OK, so it's a little melodramatic. And perhaps a bit disturbing. But as Brother Brigham suggested, the theater should provide us with an example of the joys of righteousness and the consequences of sin. I read the essay about the meaning of the Opera that was published in the program and the author makes a compelling case that the root of the tragedy lies in the false expectations of the two young couples. Perhaps the lack of communication is the real cause for the problem in this play, and what makes it so compelling. Maybe the popularity of the play lies in it's cosmopolitan nature: a European work of art dealing with American and Asian people. Some people suggest that it is a good analogy for the disappointments that both parties felt in early Japanese-American relationships that would eventually culminate in Pearl Harbour. This is certainly an interesting case, since when this Opera was being produced Theodore Roosevelt was putting an end to the war between Japan and Russia with one hand while making a "Gentleman's Agreement" with the other to exclude Japanese Immigrants as an undesirable element.
But aside from all the political and social commentary that you can read into the Opera and why it is so popular, I think that the most poignant thing for me is the message about how fundamentally important it is that we value our relationships with each other, especially as husband and wife (or potential husband and wife). It's just so sad to realise how much pain and anguish all of us go through because we fail to listen to each other and respect each other's feelings.

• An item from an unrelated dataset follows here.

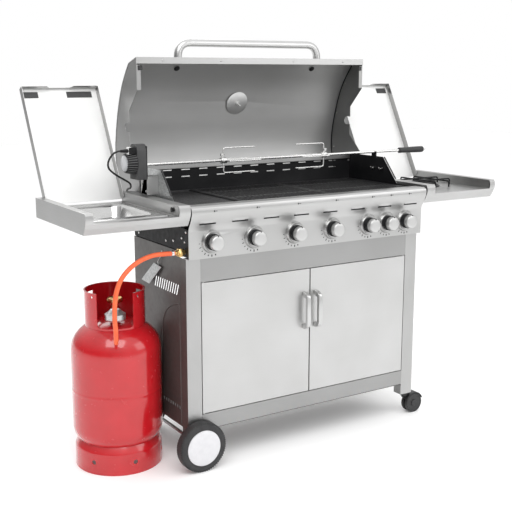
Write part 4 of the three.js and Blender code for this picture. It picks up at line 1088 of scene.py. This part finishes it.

Anyway, to end on a positive note, after the Opera we walked down to the Joseph Smith Memorial Building Parking lot to get our car (by the way, Brooke works there now, so we took advantage of the free parking). It was a warm and beautiful night, and best of all there was hardly anybody around! Only a few cars and almost no other people. It was so peaceful and calm. Life has been so busy and hectic lately, but I am so glad that I got to spend a romantic and memorable night out with the person that I love the most in the whole world. So when you read this Brooke, just know that I LOVE YOU TOO!